ABC Model of Floral Organ Formation
Using a genetic approach to answer the question of floral organ identity, researchers have isolated mutants in floral organ formation that show specific defects in the formation of one or more organ. Intriguingly, when an organ went missing, it was often “replaced” by a different organ. For example, in one flowering mutant, the plant failed to form stamens and carpels, and instead replaced them with petals and sepals, respectively. This kind of mutation, where an organ is replaced with another, is known as a homeotic mutation: the replacement of one organ with a different one.
Screening for flower organ mutants eventually uncovered many genes involved in the specification of organ identity, and the genes were often named based on the phenotype of the mutant. The APETALA mutants, AP1, AP2, and AP3, all lacked petals. The PISTILATA (PI) mutant produced excess pistils in place of stamens. Finally, the AGAMOUS (AG) mutant lacked both stamens and carpels, the gamete-bearing organs. As more and more of these mutants were isolated and characterized, a pattern began to emerge that would become known as the ABC model.
To explain the homeotic effects, it was postulated that class ‘A’ genes and class ‘C’ genes mutually exclude each other. In cells where the ‘A’ genes are expressed, there can be no ‘C’ gene expression. This phenomenon is common in development, with ‘A’ and ‘C’ known as cadastral genes, setting up a firm boundary between them. Returning to the ‘B’ class, these genes are expressed in an overlapping fashion atop both ‘A’ and ‘C’ regions such that, when ‘B’ mixes with ‘A’, the result is a petal and when ‘B’ mixes with ‘C’, the result is a stamen.
If we return for a moment to the mutant phenotypes, we see that this model explains the main observations of each mutant. For example, the loss of AP1 by mutation results in the pattern carpel-stamen-stamen-carpel. The domain of ‘C’ expression expands into ‘A’ territory, just as would be predicted by loss of ‘A’ activity, resulting in the specification of organs associated with C alone (carpel) or B plus C (stamen). Likewise, agamous mutants show the pattern sepal-petal-petal-sepal, just as predicted by the loss of ‘C’ activity and explained by the encroachment of A activity to take its place. The organs specified are those of A alone (sepal) or A plus B (petal).
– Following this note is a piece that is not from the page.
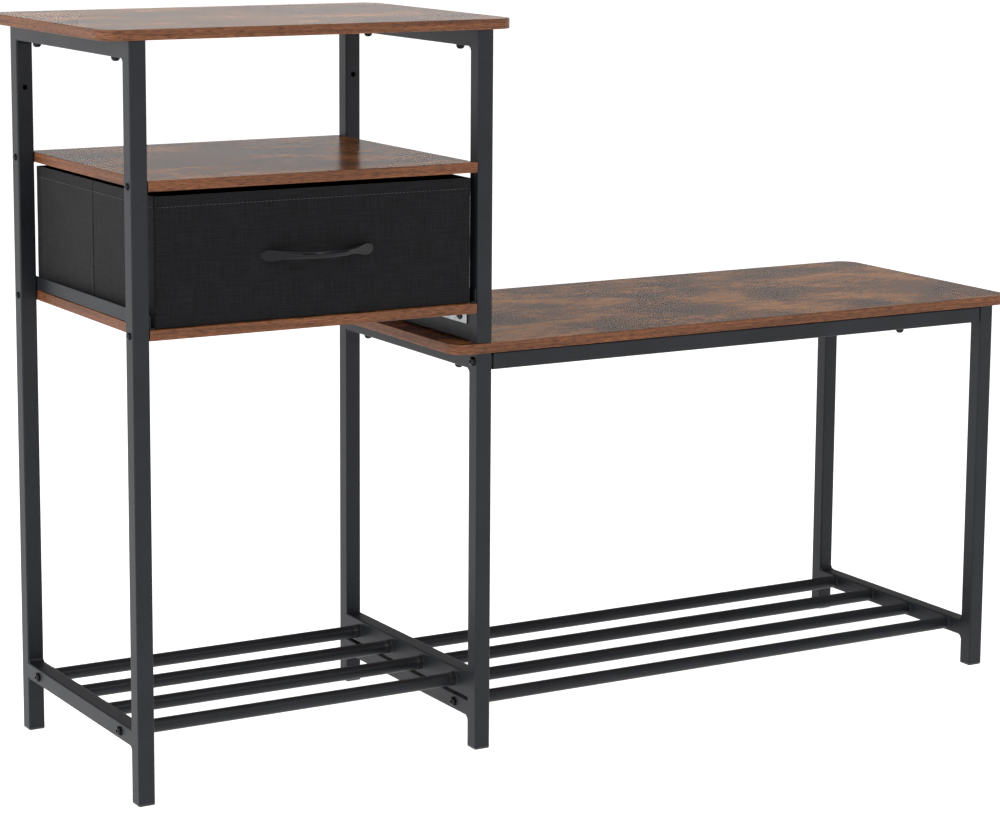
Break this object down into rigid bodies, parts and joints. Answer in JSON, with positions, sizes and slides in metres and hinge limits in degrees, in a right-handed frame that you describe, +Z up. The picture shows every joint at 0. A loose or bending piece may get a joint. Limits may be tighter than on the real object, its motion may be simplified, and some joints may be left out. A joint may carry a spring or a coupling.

Finally, in the case of the pistilata mutant, the pattern observed was sepal-sepal-carpel-carpel, just as predicted by the loss of ‘B’ activity.
Since its initial proposal, the ABC model has been enhanced and refined. A fourth class, known as ‘E’, has been added to recognize the contribution of the SEPALLATA genes 1-4. These act as co-regulators in all whorls of the floral meristem, and the loss of all SEP genes results in the formation of only sepals in all organs, thus returning the flower to a collection of leaf-like organs.
The cloning and molecular characterization of the ABC genes revealed them to mostly encode transcription factors. The common thread that ties them together is the nature of the DNA element to which they bind, known as the MADS box. The MADS box is a DNA regulatory region characterized by the sequence CC[A/T]6 GG, and is present in the targets of ABC gene activity. Since their initial discovery in the model plant Arabidopsis, homologs of these MADS-box transcription factors have been identified not only in the flowering plants, but across all eukaryotes.